Return every line of the material exactly.

start

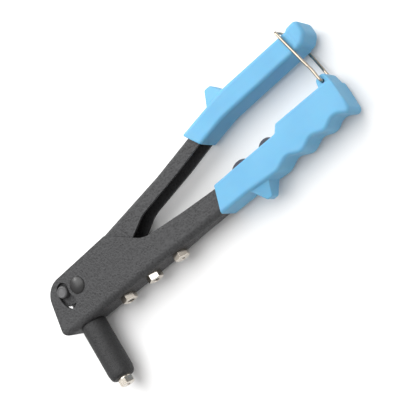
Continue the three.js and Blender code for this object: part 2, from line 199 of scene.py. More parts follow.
def turned(name, profile, at=(0, 0), axis="Y", steps=64):
    """A profile of (radius, height) spun about the Y or the Z axis through a point."""
    if axis == "Y":
        points = [(at[0] + r, h, 0) for r, h in profile]
        centre, direction = (at[0], 0, 0), (0, 1, 0)
    else:
        points = [(at[0] + r, at[1], h) for r, h in profile]
        centre, direction = (at[0], at[1], 0), (0, 0, 1)
    piece = ring_of(name, points)
    pick(piece)
    bpy.ops.object.mode_set(mode="EDIT")
    bpy.ops.mesh.select_all(action="SELECT")
    bpy.ops.mesh.spin(
        steps=steps,
        angle=2 * math.pi,
        center=PIVOT + Vector(centre) * MM,
        axis=direction,
    )
    bpy.ops.mesh.select_all(action="SELECT")
    bpy.ops.mesh.remove_doubles(threshold=0.002 * MM)
    bpy.ops.mesh.dissolve_degenerate(threshold=0.002 * MM)
    bpy.ops.mesh.normals_make_consistent(inside=False)
    done()
    return piece


def block(name, x0, x1, y0, y1, z0, z1):
    return plate(name, [(x0, y0), (x1, y0), (x1, y1), (x0, y1)], z0, z1)


def apply(piece, kind, **settings):
    """Adds a modifier and applies it."""
    pick(piece)
    modifier = piece.modifiers.new(kind.lower(), kind)
    for key, value in settings.items():
        setattr(modifier, key, value)
    bpy.ops.object.modifier_apply(modifier=modifier.name)
    return piece


def combine(piece, other, operation):
    apply(piece, "BOOLEAN", operation=operation, object=other, solver="EXACT")
    bpy.data.objects.remove(other)
    return piece


def cut(piece, *cutters):
    for cutter in cutters:
        combine(piece, cutter, "DIFFERENCE")
    return piece


def join(piece, *others):
    pick(piece)
    for other in others:
        other.select_set(True)
    bpy.ops.object.join()
    return piece


def bevel_chosen(width, segments=5, clamp=True):
    """Rounds the edges that are selected now, and leaves edit mode."""
    bpy.ops.mesh.bevel(offset=width * MM, segments=segments, affect="EDGES", clamp_overlap=clamp)
    done()


def soften(piece, width=0.3, segments=3, angle=35):
    """Rounds a piece's sharp edges, merges what met there and shades it smooth."""
    edit(piece)
    bpy.ops.mesh.select_all(action="SELECT")
    bpy.ops.mesh.remove_doubles(threshold=0.01 * MM)
    bpy.ops.mesh.dissolve_limited(angle_limit=math.radians(0.5))
    done()
    apply(
        piece,
        "BEVEL",
        width=width * MM,
        segments=segments,
        limit_method="ANGLE",
        angle_limit=math.radians(angle),
        use_clamp_overlap=True,
        harden_normals=False,
    )
    pick(piece)
    bpy.ops.object.shade_smooth_by_angle(angle=math.radians(40))
    apply(piece, "WEIGHTED_NORMAL", mode="FACE_AREA", weight=80, keep_sharp=True)
    return piece


def moulded(piece, voxel=0.42, passes=4):
    """One skin over everything that was joined, with its edges and joins softened as a moulding's are."""
    apply(piece, "REMESH", mode="VOXEL", voxel_size=voxel * MM, adaptivity=0)
    apply(piece, "SMOOTH", factor=0.5, iterations=passes)
    return piece


def bisect(piece, point, normal, cap=False):
    """Cuts a piece along a plane; with cap, the side that the normal points to is taken off and closed."""
    edit(piece)
    bpy.ops.mesh.select_all(action="SELECT")
    bpy.ops.mesh.bisect(
        plane_co=PIVOT + Vector(point) * MM,
        plane_no=normal,
        use_fill=cap,
        clear_outer=cap,
        threshold=1e-7,
    )
    done()


def wire(name, points, radius, smooth_steps=10, sides=5):
    """A round wire through points."""
    deselect()
    bpy.ops.curve.primitive_bezier_curve_add()
    piece = bpy.context.object
    piece.name = name
    curve = piece.data
    spline = curve.splines[0]
    spline.bezier_points.add(len(points) - 2)
    for knot, point in zip(spline.bezier_points, points):
        knot.co = PIVOT + Vector(point) * MM
        knot.handle_left_type = "AUTO"
        knot.handle_right_type = "AUTO"
    curve.resolution_u = smooth_steps
    curve.bevel_depth = radius * MM
    curve.bevel_resolution = sides
    curve.use_fill_caps = True
    pick(piece)
    bpy.ops.object.convert(target="MESH")
    bpy.ops.object.shade_smooth_by_angle(angle=math.radians(40))
    return bpy.context.object


# ---------------------------------------------------------------- shader helpers


class Value:
    """A shader socket that can be added, subtracted, multiplied and so on."""

    def __init__(self, finish, socket):
        self.finish = finish
        self.socket = socket

    def _math(self, operation, first, second):
        return self.finish.node("ShaderNodeMath", {"operation": operation}, {0: first, 1: second})

    def __add__(self, other):
        return self._math("ADD", self, other)

    def __radd__(self, other):
        return self._math("ADD", other, self)

    def __sub__(self, other):
        return self._math("SUBTRACT", self, other)

    def __rsub__(self, other):
        return self._math("SUBTRACT", other, self)

    def __mul__(self, other):
        return self._math("MULTIPLY", self, other)

    def __rmul__(self, other):
        return self._math("MULTIPLY", other, self)

    def __pow__(self, other):
        return self._math("POWER", self, other)

    def __abs__(self):
        return self._math("ABSOLUTE", self, 0)


class Nodes:
    """A node tree under construction."""

    def __init__(self, tree, place):
        self.tree = tree
        self.place = self.node("ShaderNodeTexCoord", {}, {}, place)

    def node(self, kind, settings, inputs, output=0):
        made = self.tree.nodes.new(kind)
        for key, value in settings.items():
            setattr(made, key, value)
        for key, value in inputs.items():
            if isinstance(value, Value):
                self.tree.links.new(value.socket, made.inputs[key])
            else:
                made.inputs[key].default_value = value
        return Value(self, made.outputs[output])

    def blend(self, mask, first, second):
        """A colour between two, by a mask."""
        settings = {"data_type": "RGBA"}
        return self.node("ShaderNodeMix", settings, {0: mask, 6: first, 7: second}, 2)

    def ramp(self, value, low, high):
        """A value's stretch between two levels, spread over 0 to 1."""
        inputs = {"Value": value, "From Min": low, "From Max": high}
        return self.node("ShaderNodeMapRange", {"clamp": True}, inputs)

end

- **ANSWER TO THIS EXERCISE**
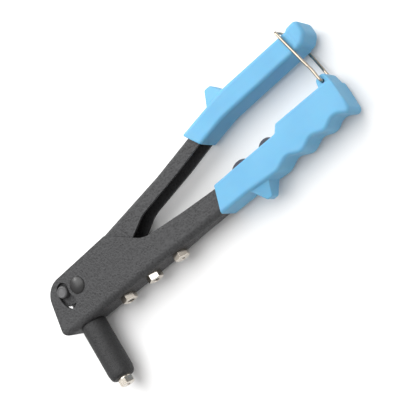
Continue the three.js and Blender code for this object: part 2, from line 199 of scene.py. More parts follow.
def turned(name, profile, at=(0, 0), axis="Y", steps=64):
    """A profile of (radius, height) spun about the Y or the Z axis through a point."""
    if axis == "Y":
        points = [(at[0] + r, h, 0) for r, h in profile]
        centre, direction = (at[0], 0, 0), (0, 1, 0)
    else:
        points = [(at[0] + r, at[1], h) for r, h in profile]
        centre, direction = (at[0], at[1], 0), (0, 0, 1)
    piece = ring_of(name, points)
    pick(piece)
    bpy.ops.object.mode_set(mode="EDIT")
    bpy.ops.mesh.select_all(action="SELECT")
    bpy.ops.mesh.spin(
        steps=steps,
        angle=2 * math.pi,
        center=PIVOT + Vector(centre) * MM,
        axis=direction,
    )
    bpy.ops.mesh.select_all(action="SELECT")
    bpy.ops.mesh.remove_doubles(threshold=0.002 * MM)
    bpy.ops.mesh.dissolve_degenerate(threshold=0.002 * MM)
    bpy.ops.mesh.normals_make_consistent(inside=False)
    done()
    return piece


def block(name, x0, x1, y0, y1, z0, z1):
    return plate(name, [(x0, y0), (x1, y0), (x1, y1), (x0, y1)], z0, z1)


def apply(piece, kind, **settings):
    """Adds a modifier and applies it."""
    pick(piece)
    modifier = piece.modifiers.new(kind.lower(), kind)
    for key, value in settings.items():
        setattr(modifier, key, value)
    bpy.ops.object.modifier_apply(modifier=modifier.name)
    return piece


def combine(piece, other, operation):
    apply(piece, "BOOLEAN", operation=operation, object=other, solver="EXACT")
    bpy.data.objects.remove(other)
    return piece


def cut(piece, *cutters):
    for cutter in cutters:
        combine(piece, cutter, "DIFFERENCE")
    return piece


def join(piece, *others):
    pick(piece)
    for other in others:
        other.select_set(True)
    bpy.ops.object.join()
    return piece


def bevel_chosen(width, segments=5, clamp=True):
    """Rounds the edges that are selected now, and leaves edit mode."""
    bpy.ops.mesh.bevel(offset=width * MM, segments=segments, affect="EDGES", clamp_overlap=clamp)
    done()


def soften(piece, width=0.3, segments=3, angle=35):
    """Rounds a piece's sharp edges, merges what met there and shades it smooth."""
    edit(piece)
    bpy.ops.mesh.select_all(action="SELECT")
    bpy.ops.mesh.remove_doubles(threshold=0.01 * MM)
    bpy.ops.mesh.dissolve_limited(angle_limit=math.radians(0.5))
    done()
    apply(
        piece,
        "BEVEL",
        width=width * MM,
        segments=segments,
        limit_method="ANGLE",
        angle_limit=math.radians(angle),
        use_clamp_overlap=True,
        harden_normals=False,
    )
    pick(piece)
    bpy.ops.object.shade_smooth_by_angle(angle=math.radians(40))
    apply(piece, "WEIGHTED_NORMAL", mode="FACE_AREA", weight=80, keep_sharp=True)
    return piece


def moulded(piece, voxel=0.42, passes=4):
    """One skin over everything that was joined, with its edges and joins softened as a moulding's are."""
    apply(piece, "REMESH", mode="VOXEL", voxel_size=voxel * MM, adaptivity=0)
    apply(piece, "SMOOTH", factor=0.5, iterations=passes)
    return piece


def bisect(piece, point, normal, cap=False):
    """Cuts a piece along a plane; with cap, the side that the normal points to is taken off and closed."""
    edit(piece)
    bpy.ops.mesh.select_all(action="SELECT")
    bpy.ops.mesh.bisect(
        plane_co=PIVOT + Vector(point) * MM,
        plane_no=normal,
        use_fill=cap,
        clear_outer=cap,
        threshold=1e-7,
    )
    done()


def wire(name, points, radius, smooth_steps=10, sides=5):
    """A round wire through points."""
    deselect()
    bpy.ops.curve.primitive_bezier_curve_add()
    piece = bpy.context.object
    piece.name = name
    curve = piece.data
    spline = curve.splines[0]
    spline.bezier_points.add(len(points) - 2)
    for knot, point in zip(spline.bezier_points, points):
        knot.co = PIVOT + Vector(point) * MM
        knot.handle_left_type = "AUTO"
        knot.handle_right_type = "AUTO"
    curve.resolution_u = smooth_steps
    curve.bevel_depth = radius * MM
    curve.bevel_resolution = sides
    curve.use_fill_caps = True
    pick(piece)
    bpy.ops.object.convert(target="MESH")
    bpy.ops.object.shade_smooth_by_angle(angle=math.radians(40))
    return bpy.context.object


# ---------------------------------------------------------------- shader helpers


class Value:
    """A shader socket that can be added, subtracted, multiplied and so on."""

    def __init__(self, finish, socket):
        self.finish = finish
        self.socket = socket

    def _math(self, operation, first, second):
        return self.finish.node("ShaderNodeMath", {"operation": operation}, {0: first, 1: second})

    def __add__(self, other):
        return self._math("ADD", self, other)

    def __radd__(self, other):
        return self._math("ADD", other, self)

    def __sub__(self, other):
        return self._math("SUBTRACT", self, other)

    def __rsub__(self, other):
        return self._math("SUBTRACT", other, self)

    def __mul__(self, other):
        return self._math("MULTIPLY", self, other)

    def __rmul__(self, other):
        return self._math("MULTIPLY", other, self)

    def __pow__(self, other):
        return self._math("POWER", self, other)

    def __abs__(self):
        return self._math("ABSOLUTE", self, 0)


class Nodes:
    """A node tree under construction."""

    def __init__(self, tree, place):
        self.tree = tree
        self.place = self.node("ShaderNodeTexCoord", {}, {}, place)

    def node(self, kind, settings, inputs, output=0):
        made = self.tree.nodes.new(kind)
        for key, value in settings.items():
            setattr(made, key, value)
        for key, value in inputs.items():
            if isinstance(value, Value):
                self.tree.links.new(value.socket, made.inputs[key])
            else:
                made.inputs[key].default_value = value
        return Value(self, made.outputs[output])

    def blend(self, mask, first, second):
        """A colour between two, by a mask."""
        settings = {"data_type": "RGBA"}
        return self.node("ShaderNodeMix", settings, {0: mask, 6: first, 7: second}, 2)

    def ramp(self, value, low, high):
        """A value's stretch between two levels, spread over 0 to 1."""
        inputs = {"Value": value, "From Min": low, "From Max": high}
        return self.node("ShaderNodeMapRange", {"clamp": True}, inputs)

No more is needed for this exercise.